Hmmm, this is interesting. If you go to aipbot[dot]com, you see that name in the address bar, and the link on the page is a clickable URL that saids it's on robotstxt.org. If you click that URL it ALSO goes to "aipbot[dot]com", it still shows in the address bar, but it's a webpage from robotstxt.org! It appears to be a "frame site spoof" (even though it is NOT a framed page) since if you right click the aipbot[dot]com page and "open frame in new window" it then shows my.name-services[dot]com/79900/page99.htm in the address bar! My, this is really confusing. I did the header check of that page and aipbot[dot]com and they both show 200 OK. I back checked that URL to just the domain of my.name-services[dot]com and it says: "The service for this site has been canceled." HUH? Looks like something fishy is going on here.

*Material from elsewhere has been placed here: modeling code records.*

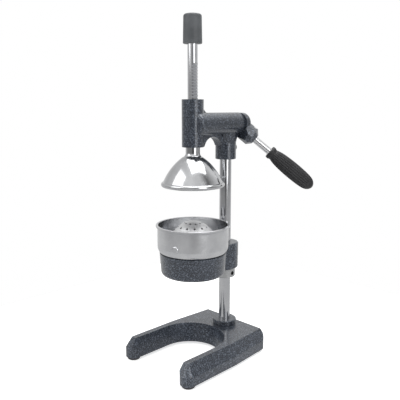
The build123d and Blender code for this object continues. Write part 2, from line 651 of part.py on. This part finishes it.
def strainer():
    floor = BOWL_BOTTOM + BOWL_WALL
    wall = STRAINER_WALL
    mid_r, mid_z = 0.66 * STRAINER_R, STRAINER_TOP - 12
    hip_r, hip_z = STRAINER_R - 1, STRAINER_TOP - 36
    shoulder = (0.86 * STRAINER_R, STRAINER_TOP - 22)
    inner_shoulder = (shoulder[0] - 0.75 * wall, shoulder[1] - 0.65 * wall)
    inner_mid = (mid_r - 0.6 * wall, mid_z - 0.8 * wall)
    dome = turned(
        crown(mid_r, mid_z, STRAINER_TOP),
        ThreePointArc((mid_r, mid_z), shoulder, (hip_r, hip_z)),
        Polyline((hip_r, hip_z), (STRAINER_R, floor), (STRAINER_R - wall, floor), (hip_r - wall, hip_z)),
        ThreePointArc((hip_r - wall, hip_z), inner_shoulder, inner_mid),
        crown(*inner_mid, STRAINER_TOP - wall),
        Line((0, STRAINER_TOP - wall), (0, STRAINER_TOP)),
    )
    holes = []
    focus = Pos(0, 0, STRAINER_TOP - 46)
    for row, tilt in enumerate((18, 33, 48, 63)):
        count = STRAINER_HOLES + 2 * row - 4
        for i in range(count):
            turn = Rot(0, 0, 360 / count * (i + 0.25 + 0.5 * (row % 2)))
            drill = Pos(0, 0, 30) * Cylinder(STRAINER_HOLE_R, 30, align=UP)
            holes.append(focus * turn * Rot(0, tilt, 0) * drill)
    return on_plunger(dome - holes)


NODES = {
    "base_casting": base_casting,
    "rubber_feet": rubber_feet,
    "column": column,
    "column_bolt": column_bolt,
    "column_washer": column_washer,
    "foot_ring_lower": lambda: foot_ring(BASE_TOP, FLANGE_R - 0.8, 0.6),
    "foot_ring_upper": lambda: foot_ring(BASE_TOP + FLANGE_RING, FLANGE_R, 1.2),
    "head_casting": head_casting,
    "head_clamp_screw": head_clamp_screw,
    "lower_guide_bush": lambda: guide_bush(SLEEVE_LOW),
    "upper_guide_bush": lambda: guide_bush(SLEEVE_HIGH - GUIDE_BUSH_LENGTH),
    "front_shaft_bush": lambda: shaft_bush(FRONT_BUSH_Y),
    "rear_shaft_bush": lambda: shaft_bush(ARM_REAR - SHAFT_BUSH_LENGTH),
    "bowl_bracket": bowl_bracket,
    "bracket_set_screw": bracket_set_screw,
    "stop_collar": stop_collar,
    "collar_set_screw": collar_set_screw,
    "rack_rod": rack_rod,
    "top_cap": top_cap,
    "press_bell": press_bell,
    "bell_screw": bell_screw,
    "drive_shaft": drive_shaft,
    "drive_pinion": drive_pinion,
    "lever_hub": lever_hub,
    "hub_set_screw": hub_set_screw,
    "hub_washer": hub_washer,
    "hub_screw": hub_screw,
    "lever_rod": lever_rod,
    "lever_grip": lever_grip,
    "bowl": bowl,
    "bowl_rivet": bowl_rivet,
    "strainer": strainer,
}


def main():
    os.makedirs("parts", exist_ok=True)
    for name, make in NODES.items():
        export_step(make(), f"parts/{name}.step")


main()
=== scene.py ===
import math

import bmesh
import bpy
from mathutils import Matrix, Vector


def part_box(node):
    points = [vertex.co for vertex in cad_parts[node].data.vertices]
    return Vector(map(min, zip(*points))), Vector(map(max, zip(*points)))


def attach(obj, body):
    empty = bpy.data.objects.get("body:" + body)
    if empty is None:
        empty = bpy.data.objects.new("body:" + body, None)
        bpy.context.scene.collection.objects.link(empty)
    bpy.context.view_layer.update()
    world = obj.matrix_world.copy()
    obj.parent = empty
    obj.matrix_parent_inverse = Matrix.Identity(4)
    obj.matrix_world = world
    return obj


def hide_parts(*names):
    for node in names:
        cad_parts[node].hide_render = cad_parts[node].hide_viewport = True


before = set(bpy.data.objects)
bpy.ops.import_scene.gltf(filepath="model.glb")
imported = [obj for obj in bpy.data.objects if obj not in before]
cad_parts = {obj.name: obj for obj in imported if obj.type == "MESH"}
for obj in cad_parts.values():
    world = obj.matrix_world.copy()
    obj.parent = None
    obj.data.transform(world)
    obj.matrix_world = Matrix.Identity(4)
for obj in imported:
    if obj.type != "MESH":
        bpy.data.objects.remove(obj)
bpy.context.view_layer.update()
MM = 0.001

# --- places read from the frame -----------------------------------------------------------------


def middle(node):
    low, high = (Vector(corner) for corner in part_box(node))
    return (low + high) / 2


PLUNGER = middle("rack_rod")
COLUMN = middle("column")
BOWL = middle("bowl")

# The lever's direction at rest: dropped below level, and leaning back away from the base.
LEVER_LEAN = math.radians(30)
LEVER_DROP = math.radians(47)
LEVER_LINE = Vector(
    (
        math.cos(LEVER_LEAN) * math.cos(LEVER_DROP),
        math.sin(LEVER_LEAN),
        -math.cos(LEVER_LEAN) * math.sin(LEVER_DROP),
    )
)


# --- colours and nodes --------------------------------------------------------------------------


def linear(hex_colour):
    """An sRGB hex value as a linear colour."""
    channels = [int(hex_colour[i : i + 2], 16) / 255 for i in (1, 3, 5)]
    return tuple(c / 12.92 if c <= 0.04045 else ((c + 0.055) / 1.055) ** 2.4 for c in channels) + (1.0,)


def add(tree, kind, links=None, **settings):
    """Adds a node. A setting that names an input sets that input, and links joins inputs to outputs."""
    node = tree.nodes.new(kind)
    for name, value in settings.items():
        plain = name.replace("__", " ")
        if plain in node.inputs:
            node.inputs[plain].default_value = value
        else:
            setattr(node, name, value)
    for name, output in (links or {}).items():
        tree.links.new(output, node.inputs[name])
    return node


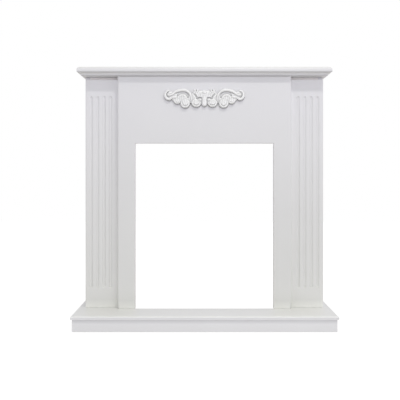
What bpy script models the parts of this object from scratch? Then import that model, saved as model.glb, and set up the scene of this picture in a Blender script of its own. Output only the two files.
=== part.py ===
"""White painted fireplace surround with a moulded shelf, a panel with the fire opening,
fluted pilasters, a hearth slab on a plinth and a carved scroll ornament on the frieze.

Metres, +Z up. The front faces -Y and the back, at +Y, goes against a wall. The origin is
on the floor, in the middle of the whole footprint.
"""
import math

import bmesh
import bpy
import numpy as np

# Clearance between pieces that touch
joint_gap = 0.0003

# Footprint
overall_width = 0.944
overall_depth = 0.380
hearth_projection = 0.155

# Plinth and hearth slab
plinth_height = 0.044
plinth_board = 0.016
plinth_setback = 0.0055
slab_thickness = 0.012
slab_edge_radius = 0.0055
slab_notch_behind_panel_face = 0.005

# Front panel with the fire opening
panel_thickness = 0.025
opening_width = 0.514
opening_height = 0.6135
leg_width = 0.0655
frieze_height = 0.2495
panel_edge_radius = 0.006
opening_edge_radius = 0.002

# Pilasters and the boards behind them
body_side_setback = 0.027
carcass_board = 0.016
pilaster_inner_offset = 0.021
pilaster_edge_radius = 0.0045
shadow_gap_height = 0.011
top_rail_height = 0.100

# Flutes
flute_count = 4
flute_pitch = 0.0241
flute_width = 0.012
flute_depth = 0.004
flute_group_from_edge = 0.0575
flute_foot = 0.075
flute_head = 0.0615
flute_sides = 24
flute_end_rings = 3

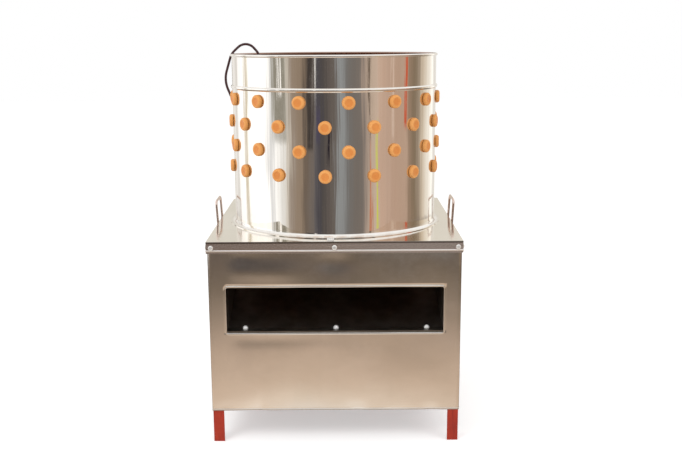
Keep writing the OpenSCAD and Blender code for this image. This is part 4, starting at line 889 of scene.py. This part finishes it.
# Bearing and lean, width with foot and top, and colour of the single things that stand out
patches = [
    (46.5, 0.0, (1.6, -0.5, 0.50), (0.62, 0.66, 0.10)),
    (82.5, -0.03, (2.2, 0.46, 1.4), (0.60, 0.10, 0.04)),
    (38.0, 0.05, (1.4, -0.5, 0.22), (0.55, 0.20, 0.10)),
    (-4.0, 0.0, (2.6, 0.20, 0.36), (0.015, 0.012, 0.02)),
    (-17.0, 0.02, (2.2, 0.40, 0.52), (0.08, 0.07, 0.11)),
    (-61.0, 0.0, (11.0, 0.40, 2.0), (0.30, 0.28, 0.23)),
    (-58.0, 0.06, (2.4, 0.60, 2.0), (0.97, 0.95, 0.92)),
    (-20.5, 0.0, (1.6, 0.66, 2.0), (0.80, 0.78, 0.75)),
    (-27.0, 0.0, (4.0, 0.30, 2.0), (0.06, 0.05, 0.045)),
    (36.5, -0.02, (1.6, 0.30, 2.0), (0.16, 0.12, 0.09)),
    (66.0, 0.02, (2.2, 0.30, 2.0), (0.68, 0.52, 0.42)),
]
for at, spin, size, color in patches:
    room_color = patch(room, at, spin, size, color, room_color)
# The brightest bands are windows, which outshine the rest
bright = add(room, "ShaderNodeRGBToBW", Color=room_color).outputs[0]
level = remap(room, bright, 0.86, 0.97, 1 / window_glow, 1.0)
room.links.new(add(room, "ShaderNodeVectorMath", operation="SCALE", _0=room_color,
                   Scale=level).outputs[0], out.inputs[0])

wall_finish, tree, shader = glow("workshop_wall")
feed(tree, place_group(tree, room)[0], shader, "Emission Color")
mesh = bmesh.new()
first = mesh.verts.new((0, -room_r, 0))
upper = mesh.verts.new((0, -room_r, room_h))
edge = mesh.edges.new((first, upper))
bmesh.ops.spin(mesh, geom=[first, upper, edge], cent=(0, 0, 0), axis=(0, 0, 1),
               angle=math.radians(360), steps=96, use_merge=True)
only_reflected(stage_piece("workshop_wall", mesh, wall_finish))

rug_finish, tree, shader = glow("workshop_floor")
where = add(tree, "ShaderNodeTexCoord").outputs["Object"]
away = add(tree, "ShaderNodeVectorMath", operation="LENGTH", _0=where).outputs["Value"]
blotch = noise(tree, (1, 1, 1), 2.6, 3, 0.5)
away = maths(tree, "MULTIPLY_ADD", blotch, 0.5, away)
near = bands(tree, remap(tree, away, 0.6, 3.0, 0, 1), [
    (0.0, (1.0, 0.99, 0.96)), (0.05, (0.90, 0.77, 0.64)), (0.12, (0.70, 0.55, 0.43)),
    (0.26, (0.58, 0.45, 0.35)),
    (0.42, (0.36, 0.285, 0.225)), (0.56, (0.20, 0.16, 0.12)), (0.72, (0.135, 0.105, 0.08)),
    (0.86, (0.20, 0.155, 0.13)), (1.0, (0.22, 0.175, 0.155))])
near = add(tree, "ShaderNodeVectorMath", operation="SCALE", _0=near,
           Scale=1 / window_glow).outputs[0]
far = remap(tree, away, 2.55, 3.0, 0, 1)
feed(tree, mixed(tree, far, near, place_group(tree, room)[0]), shader, "Emission Color")
mesh = bmesh.new()
bmesh.ops.create_circle(mesh, cap_ends=True, segments=96, radius=room_r)
bmesh.ops.translate(mesh, verts=mesh.verts, vec=(0, 0, 0.002))
only_reflected(stage_piece("workshop_floor", mesh, rug_finish))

I put that URL in Google and came up with one hit that said: Your Site
The service for this site has been canceled.
And clicking the blue text goes to the green URL, but it also says the exact same "The service for this site has been canceled". Enom is a webhosting company, and it appears they canceled the account of "my", whomever that was. But name-services[dot]com goes to some cover page, and it is hosted by Enom. Yadda yadda yadda.
Does anyone know what's going on here? Has anyone ever heard anything about "aipbot"...are they some type of scam site, or do they have a "questionable" spider? Should I block that spider from my sites, and if my.name-services[dot]com has been canceled, then what is it doing spidering my site?
Ahh, I did some G searches and found this:
[webmasterworld.com...] . Yes, it does appear questionable and it should be blocked in cPanel. I'm leaving this post here so others may want to check their stats for access by this bot. A G search for Aipbot shows some rather interesting info. I'd like to know how Aipbot[dot]com and my.name-services[dot]com/79900/page99.htm can still exist.
Beautiful summer in Norway.
Yes, it is not easy. The other link is good. I have also seen interesting things in the cPanel. I am not a specialist. To me it seemed that some spiders entered my site via subpages. But I did not study it in detail.
"Tracing search engine IP addresses is handy for a number of reasons. You might want to see when your web site was spidered by search engines. You might want to know which pages where spidered. You might want to ban some bots and let others in. You might want to see which bots are obeying your robots.txt files. You might want to redirect bots to other pages or serve them different content (cloaking).
Keeping track of the various IP addresses belonging to search engine spiders is a difficult enterprise and requires the assistance of a large number of people. I'm constantly receiving reports of new spiders and doing the research necessary to verify that they are indeed new and that they do indeed belong to search engines. The lists are as up to date as possible, but there is no guarantee that they include all of the IP addresses of all search engines (it would be impossible to guarantee such a thing). Also, there is no guarantee that all of the IP addresses contained in the lists belong to search engines (they are sometimes reassigned or abandoned)".
I cut from a site listed in the thread.
What about advanced sitecrawlers that can steal much of your code in seconds. Possible to exclude them? As I said in another post, as long as there are twoway communication, I think "everything is possible".
Different browsers, different web server os, dynamic (random) IP adresses, make it more difficult.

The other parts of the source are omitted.